───── Exercise materials ─────
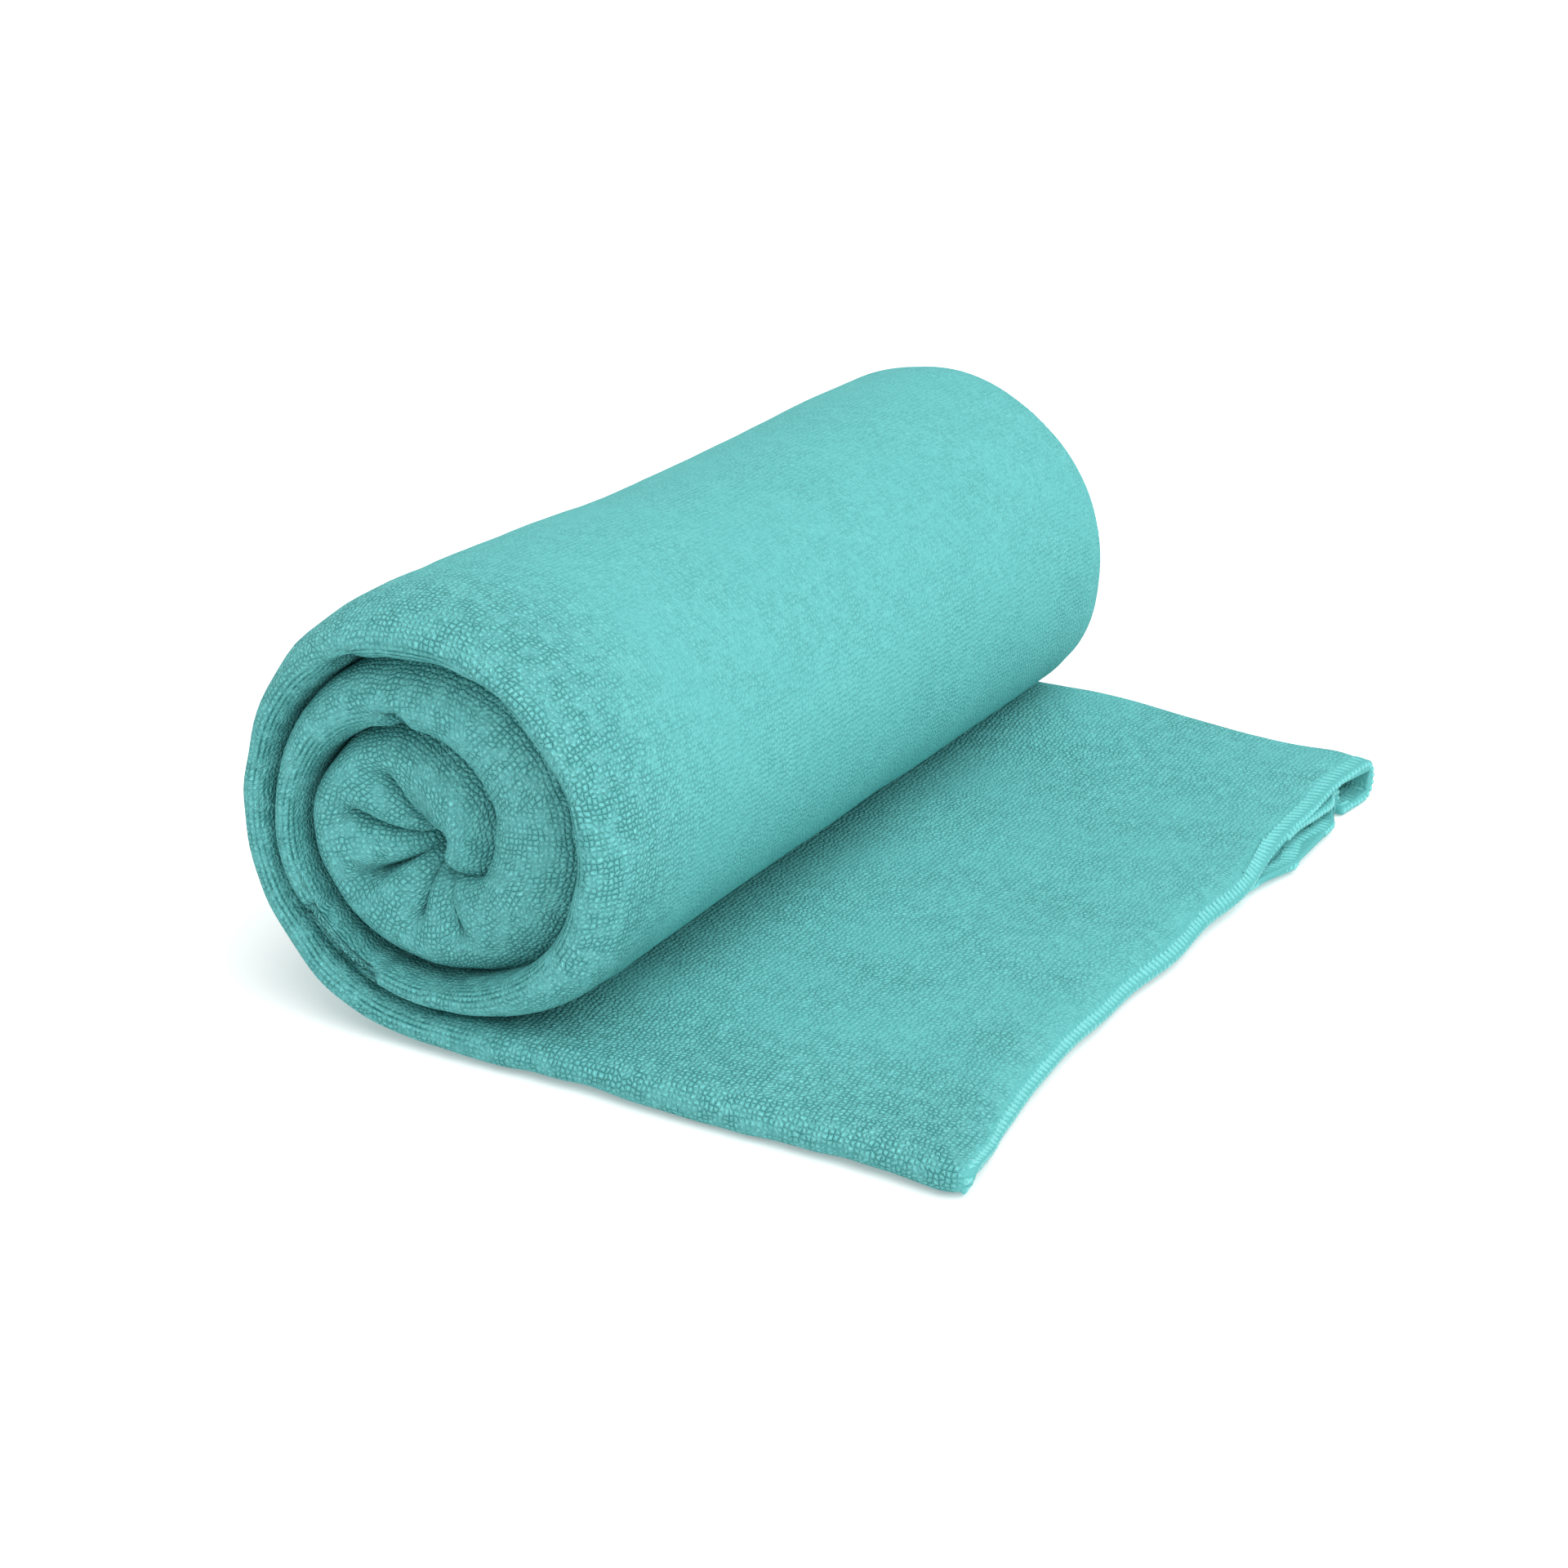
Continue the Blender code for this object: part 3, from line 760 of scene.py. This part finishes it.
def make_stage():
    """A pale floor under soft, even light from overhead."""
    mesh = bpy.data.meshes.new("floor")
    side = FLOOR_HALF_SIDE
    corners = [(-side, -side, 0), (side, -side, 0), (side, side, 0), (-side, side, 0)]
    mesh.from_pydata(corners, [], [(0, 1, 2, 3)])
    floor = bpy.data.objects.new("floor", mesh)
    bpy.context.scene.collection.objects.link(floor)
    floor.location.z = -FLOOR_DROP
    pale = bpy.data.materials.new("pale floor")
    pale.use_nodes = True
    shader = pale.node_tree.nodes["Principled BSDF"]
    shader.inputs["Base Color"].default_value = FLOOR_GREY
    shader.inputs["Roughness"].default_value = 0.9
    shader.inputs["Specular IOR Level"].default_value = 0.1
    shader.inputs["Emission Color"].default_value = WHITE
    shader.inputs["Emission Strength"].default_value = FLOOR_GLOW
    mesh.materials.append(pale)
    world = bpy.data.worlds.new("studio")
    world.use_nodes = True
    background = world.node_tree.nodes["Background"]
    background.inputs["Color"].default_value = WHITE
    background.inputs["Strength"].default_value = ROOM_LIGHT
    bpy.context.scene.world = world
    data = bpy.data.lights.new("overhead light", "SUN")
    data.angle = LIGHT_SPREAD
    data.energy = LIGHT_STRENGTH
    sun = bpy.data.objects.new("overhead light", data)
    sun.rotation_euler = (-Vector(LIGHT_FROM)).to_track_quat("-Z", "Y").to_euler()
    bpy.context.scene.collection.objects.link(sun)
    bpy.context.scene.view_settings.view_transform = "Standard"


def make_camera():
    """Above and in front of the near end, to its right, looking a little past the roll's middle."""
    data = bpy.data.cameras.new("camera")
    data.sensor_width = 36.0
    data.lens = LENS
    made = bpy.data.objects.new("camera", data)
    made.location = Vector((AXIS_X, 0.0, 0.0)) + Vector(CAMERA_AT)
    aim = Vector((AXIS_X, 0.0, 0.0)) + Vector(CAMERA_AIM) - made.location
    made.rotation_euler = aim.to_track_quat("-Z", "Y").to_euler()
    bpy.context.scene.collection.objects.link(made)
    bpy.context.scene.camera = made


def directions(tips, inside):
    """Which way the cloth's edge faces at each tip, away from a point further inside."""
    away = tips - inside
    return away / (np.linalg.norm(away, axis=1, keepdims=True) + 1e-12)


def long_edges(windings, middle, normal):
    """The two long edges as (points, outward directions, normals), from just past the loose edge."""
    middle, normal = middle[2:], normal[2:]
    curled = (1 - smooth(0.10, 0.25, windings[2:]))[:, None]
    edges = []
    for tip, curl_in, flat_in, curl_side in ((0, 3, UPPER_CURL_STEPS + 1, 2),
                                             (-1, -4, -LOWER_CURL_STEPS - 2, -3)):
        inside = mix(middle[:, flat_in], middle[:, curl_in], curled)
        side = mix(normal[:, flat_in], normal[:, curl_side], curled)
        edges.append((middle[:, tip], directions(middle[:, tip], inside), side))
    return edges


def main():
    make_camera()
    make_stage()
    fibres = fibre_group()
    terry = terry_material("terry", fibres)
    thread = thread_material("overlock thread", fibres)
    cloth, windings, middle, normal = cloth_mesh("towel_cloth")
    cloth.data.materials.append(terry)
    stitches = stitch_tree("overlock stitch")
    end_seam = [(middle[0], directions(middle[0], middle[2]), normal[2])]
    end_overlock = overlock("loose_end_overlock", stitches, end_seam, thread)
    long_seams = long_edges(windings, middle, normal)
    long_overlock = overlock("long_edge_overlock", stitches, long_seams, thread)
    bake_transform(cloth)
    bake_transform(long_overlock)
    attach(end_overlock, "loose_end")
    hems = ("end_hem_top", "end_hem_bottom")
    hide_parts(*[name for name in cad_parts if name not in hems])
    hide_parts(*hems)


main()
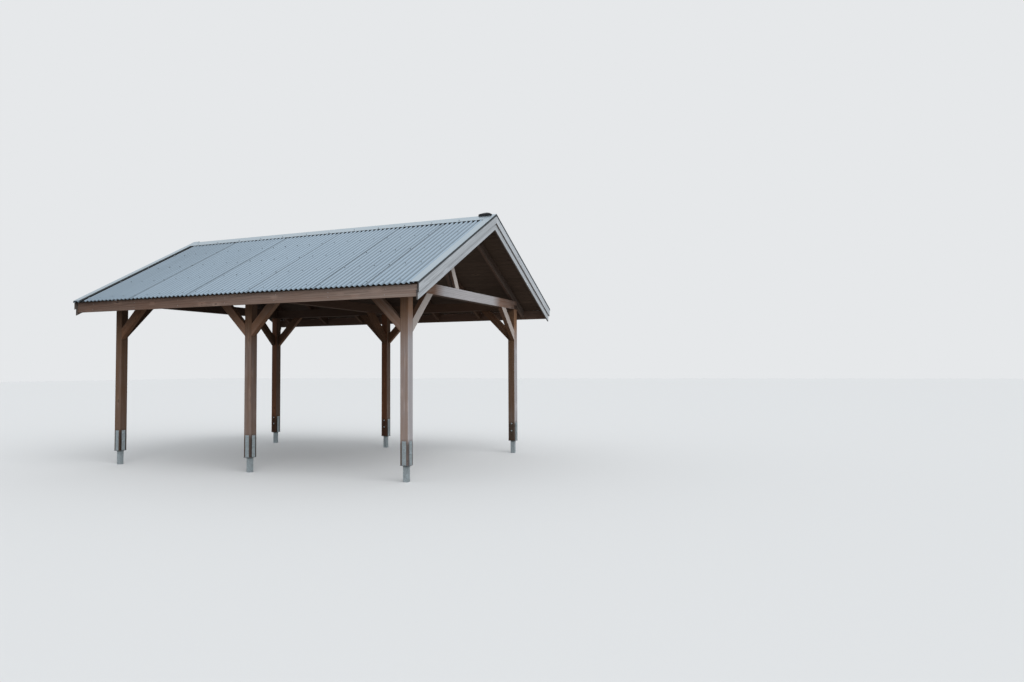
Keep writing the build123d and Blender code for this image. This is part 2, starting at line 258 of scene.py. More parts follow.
─────
Goal
Copy only this span: the line that contains "bake_transform(long_overlock)", the last line, and every line between them.

Correct output
    bake_transform(long_overlock)
    attach(end_overlock, "loose_end")
    hems = ("end_hem_top", "end_hem_bottom")
    hide_parts(*[name for name in cad_parts if name not in hems])
    hide_parts(*hems)


main()
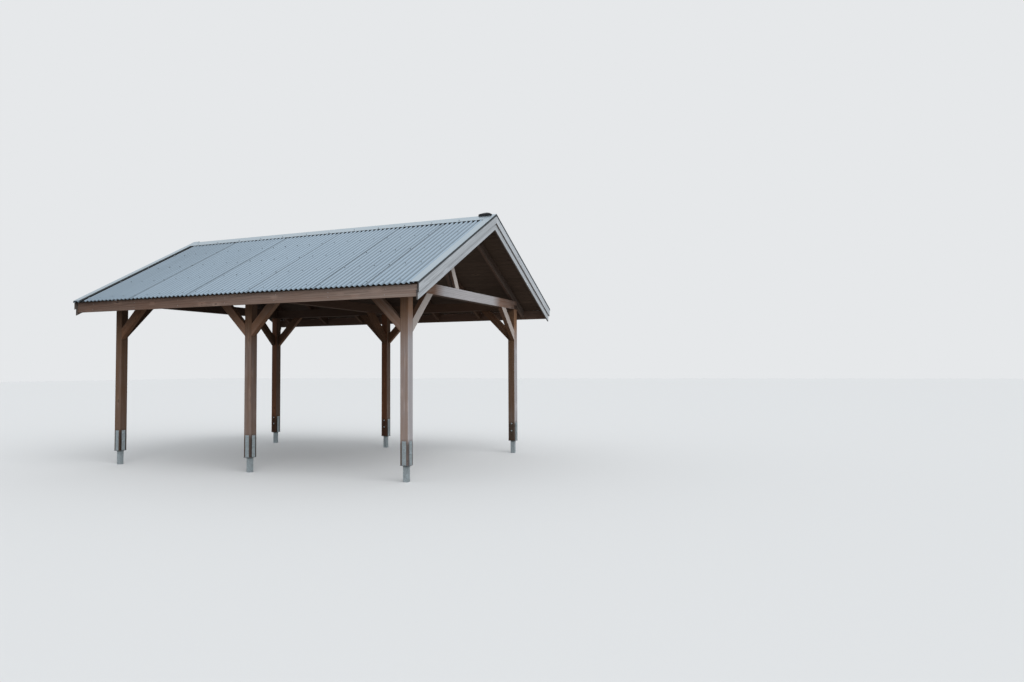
Keep writing the build123d and Blender code for this image. This is part 2, starting at line 258 of scene.py. More parts follow.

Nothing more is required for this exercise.